▶ TASK DESCRIPTION:
Find the number of lines containing the string "frame" in the data. Answer with the number by itself.

▶ DATA ROWS:
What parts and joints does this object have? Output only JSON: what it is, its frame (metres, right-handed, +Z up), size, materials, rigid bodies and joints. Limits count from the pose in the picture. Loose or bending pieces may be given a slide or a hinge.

* * *

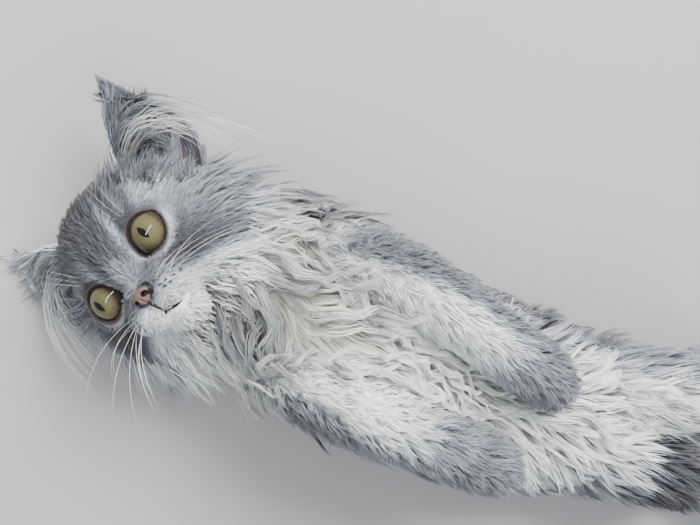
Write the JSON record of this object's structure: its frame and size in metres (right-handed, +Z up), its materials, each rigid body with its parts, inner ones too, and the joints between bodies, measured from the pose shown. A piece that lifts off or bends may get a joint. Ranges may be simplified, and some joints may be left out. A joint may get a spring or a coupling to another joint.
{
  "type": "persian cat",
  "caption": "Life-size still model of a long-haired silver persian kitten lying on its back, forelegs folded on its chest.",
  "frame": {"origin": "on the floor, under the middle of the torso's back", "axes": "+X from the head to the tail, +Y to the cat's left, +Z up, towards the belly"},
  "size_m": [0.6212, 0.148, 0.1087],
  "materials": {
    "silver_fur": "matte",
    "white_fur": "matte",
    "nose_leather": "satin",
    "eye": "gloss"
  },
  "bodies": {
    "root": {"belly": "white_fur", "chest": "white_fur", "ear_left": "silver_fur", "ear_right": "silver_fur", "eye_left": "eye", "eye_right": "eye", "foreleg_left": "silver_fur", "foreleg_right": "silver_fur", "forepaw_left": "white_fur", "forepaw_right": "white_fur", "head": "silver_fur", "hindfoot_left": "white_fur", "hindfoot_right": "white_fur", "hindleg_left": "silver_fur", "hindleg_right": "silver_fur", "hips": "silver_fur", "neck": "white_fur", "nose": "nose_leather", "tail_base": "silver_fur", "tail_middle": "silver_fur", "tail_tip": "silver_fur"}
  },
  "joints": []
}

--

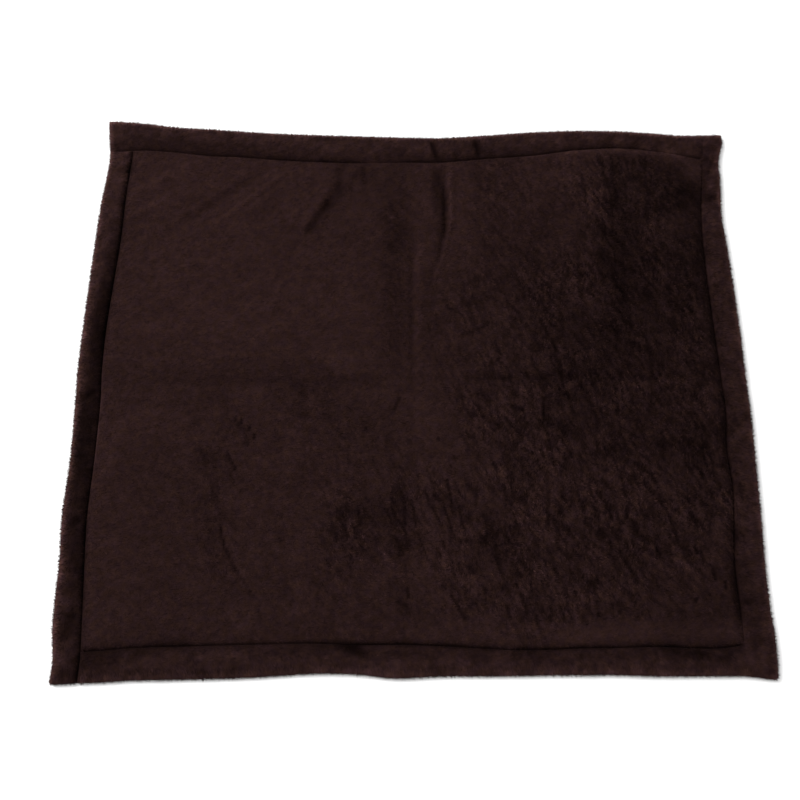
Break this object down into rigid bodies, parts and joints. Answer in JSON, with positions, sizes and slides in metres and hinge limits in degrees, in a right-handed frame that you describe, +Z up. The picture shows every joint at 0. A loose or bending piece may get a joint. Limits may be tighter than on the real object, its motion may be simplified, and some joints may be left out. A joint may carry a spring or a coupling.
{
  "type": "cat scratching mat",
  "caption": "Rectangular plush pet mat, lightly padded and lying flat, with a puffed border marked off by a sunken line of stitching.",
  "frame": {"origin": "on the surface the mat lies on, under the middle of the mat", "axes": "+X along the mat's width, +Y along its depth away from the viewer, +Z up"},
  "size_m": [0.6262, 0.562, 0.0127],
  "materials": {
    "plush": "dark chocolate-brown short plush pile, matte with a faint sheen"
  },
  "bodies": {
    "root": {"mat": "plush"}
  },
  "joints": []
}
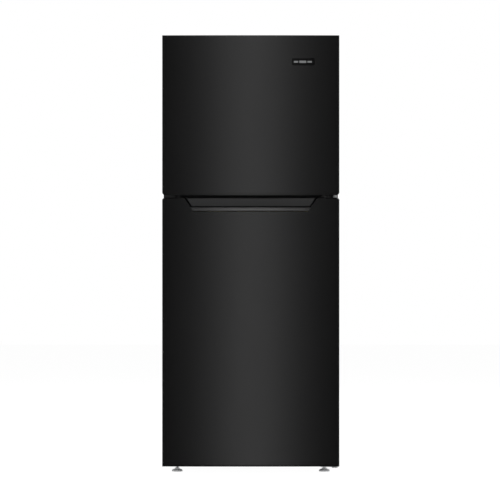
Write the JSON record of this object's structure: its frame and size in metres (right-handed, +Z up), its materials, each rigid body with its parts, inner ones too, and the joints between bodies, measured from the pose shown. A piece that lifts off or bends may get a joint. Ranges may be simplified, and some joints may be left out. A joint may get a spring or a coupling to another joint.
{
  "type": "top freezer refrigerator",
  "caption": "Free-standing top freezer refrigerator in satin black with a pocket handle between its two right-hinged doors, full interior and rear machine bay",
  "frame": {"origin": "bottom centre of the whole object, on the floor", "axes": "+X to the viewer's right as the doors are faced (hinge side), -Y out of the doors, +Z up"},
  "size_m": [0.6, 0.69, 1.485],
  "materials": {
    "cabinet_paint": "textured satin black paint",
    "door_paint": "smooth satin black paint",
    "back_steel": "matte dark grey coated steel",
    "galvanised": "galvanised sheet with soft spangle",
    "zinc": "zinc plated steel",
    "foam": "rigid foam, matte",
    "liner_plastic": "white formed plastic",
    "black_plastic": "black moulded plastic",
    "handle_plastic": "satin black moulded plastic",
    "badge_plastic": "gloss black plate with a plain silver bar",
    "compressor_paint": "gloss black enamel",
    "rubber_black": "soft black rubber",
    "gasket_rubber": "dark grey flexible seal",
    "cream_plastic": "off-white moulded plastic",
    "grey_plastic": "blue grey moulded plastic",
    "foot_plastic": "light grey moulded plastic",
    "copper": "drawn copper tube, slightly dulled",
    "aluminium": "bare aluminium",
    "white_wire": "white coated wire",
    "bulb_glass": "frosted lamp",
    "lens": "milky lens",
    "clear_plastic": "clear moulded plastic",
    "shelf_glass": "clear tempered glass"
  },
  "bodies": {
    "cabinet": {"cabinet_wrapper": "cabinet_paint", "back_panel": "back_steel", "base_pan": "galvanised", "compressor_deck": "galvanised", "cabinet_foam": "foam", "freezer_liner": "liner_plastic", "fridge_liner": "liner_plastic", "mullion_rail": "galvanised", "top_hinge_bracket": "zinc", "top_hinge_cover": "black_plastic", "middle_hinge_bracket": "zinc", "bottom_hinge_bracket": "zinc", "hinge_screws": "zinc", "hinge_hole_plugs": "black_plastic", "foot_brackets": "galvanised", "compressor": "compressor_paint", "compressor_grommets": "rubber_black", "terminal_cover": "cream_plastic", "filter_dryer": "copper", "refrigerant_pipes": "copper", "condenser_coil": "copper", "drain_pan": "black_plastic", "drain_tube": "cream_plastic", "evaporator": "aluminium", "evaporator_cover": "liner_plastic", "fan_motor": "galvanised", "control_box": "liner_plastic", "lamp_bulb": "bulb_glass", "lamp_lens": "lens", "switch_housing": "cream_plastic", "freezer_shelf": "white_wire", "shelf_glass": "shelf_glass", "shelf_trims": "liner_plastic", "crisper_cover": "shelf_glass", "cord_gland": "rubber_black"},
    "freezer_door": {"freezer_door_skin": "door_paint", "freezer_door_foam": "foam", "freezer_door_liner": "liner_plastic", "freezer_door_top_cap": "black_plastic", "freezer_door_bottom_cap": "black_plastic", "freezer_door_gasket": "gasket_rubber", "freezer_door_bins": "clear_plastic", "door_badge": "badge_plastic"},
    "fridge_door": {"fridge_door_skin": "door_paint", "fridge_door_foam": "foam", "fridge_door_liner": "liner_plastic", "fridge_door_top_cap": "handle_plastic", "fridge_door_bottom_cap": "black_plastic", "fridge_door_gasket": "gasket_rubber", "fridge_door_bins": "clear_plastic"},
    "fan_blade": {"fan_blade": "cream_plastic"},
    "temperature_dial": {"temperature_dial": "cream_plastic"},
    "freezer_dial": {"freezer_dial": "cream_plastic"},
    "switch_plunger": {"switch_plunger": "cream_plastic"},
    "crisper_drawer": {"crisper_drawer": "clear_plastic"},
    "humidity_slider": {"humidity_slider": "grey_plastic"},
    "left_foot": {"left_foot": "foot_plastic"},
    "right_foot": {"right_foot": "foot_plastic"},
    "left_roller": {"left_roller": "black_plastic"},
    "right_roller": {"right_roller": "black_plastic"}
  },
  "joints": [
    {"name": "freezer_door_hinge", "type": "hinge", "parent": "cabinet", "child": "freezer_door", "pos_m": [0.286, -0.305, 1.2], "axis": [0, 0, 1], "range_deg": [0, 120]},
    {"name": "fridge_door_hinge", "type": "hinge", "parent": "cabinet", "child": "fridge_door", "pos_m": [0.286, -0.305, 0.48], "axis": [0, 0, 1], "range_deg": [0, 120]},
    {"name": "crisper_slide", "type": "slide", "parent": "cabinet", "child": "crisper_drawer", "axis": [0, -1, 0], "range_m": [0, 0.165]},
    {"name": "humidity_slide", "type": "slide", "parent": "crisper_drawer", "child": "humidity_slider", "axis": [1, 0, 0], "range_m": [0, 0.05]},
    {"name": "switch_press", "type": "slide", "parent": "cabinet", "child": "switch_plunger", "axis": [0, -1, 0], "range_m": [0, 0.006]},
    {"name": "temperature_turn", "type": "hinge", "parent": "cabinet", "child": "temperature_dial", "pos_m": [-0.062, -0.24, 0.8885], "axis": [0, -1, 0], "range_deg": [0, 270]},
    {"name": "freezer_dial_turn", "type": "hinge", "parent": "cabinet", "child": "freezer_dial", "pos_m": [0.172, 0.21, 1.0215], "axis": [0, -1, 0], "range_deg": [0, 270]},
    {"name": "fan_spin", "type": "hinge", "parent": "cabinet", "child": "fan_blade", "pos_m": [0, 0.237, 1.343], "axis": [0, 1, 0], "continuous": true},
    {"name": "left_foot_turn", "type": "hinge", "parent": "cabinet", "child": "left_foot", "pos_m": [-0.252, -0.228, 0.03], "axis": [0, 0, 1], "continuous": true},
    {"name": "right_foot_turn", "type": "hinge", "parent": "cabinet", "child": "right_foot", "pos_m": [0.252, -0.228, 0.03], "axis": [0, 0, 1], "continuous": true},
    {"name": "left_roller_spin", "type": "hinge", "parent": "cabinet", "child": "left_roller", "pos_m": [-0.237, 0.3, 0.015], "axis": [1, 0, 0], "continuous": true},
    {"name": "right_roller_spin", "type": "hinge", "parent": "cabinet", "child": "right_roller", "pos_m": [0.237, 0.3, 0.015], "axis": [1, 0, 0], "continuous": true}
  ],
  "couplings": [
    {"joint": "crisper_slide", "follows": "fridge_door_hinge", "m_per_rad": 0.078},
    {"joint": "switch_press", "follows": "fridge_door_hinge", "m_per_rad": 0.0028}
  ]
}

▶ FINISHED TASK:
7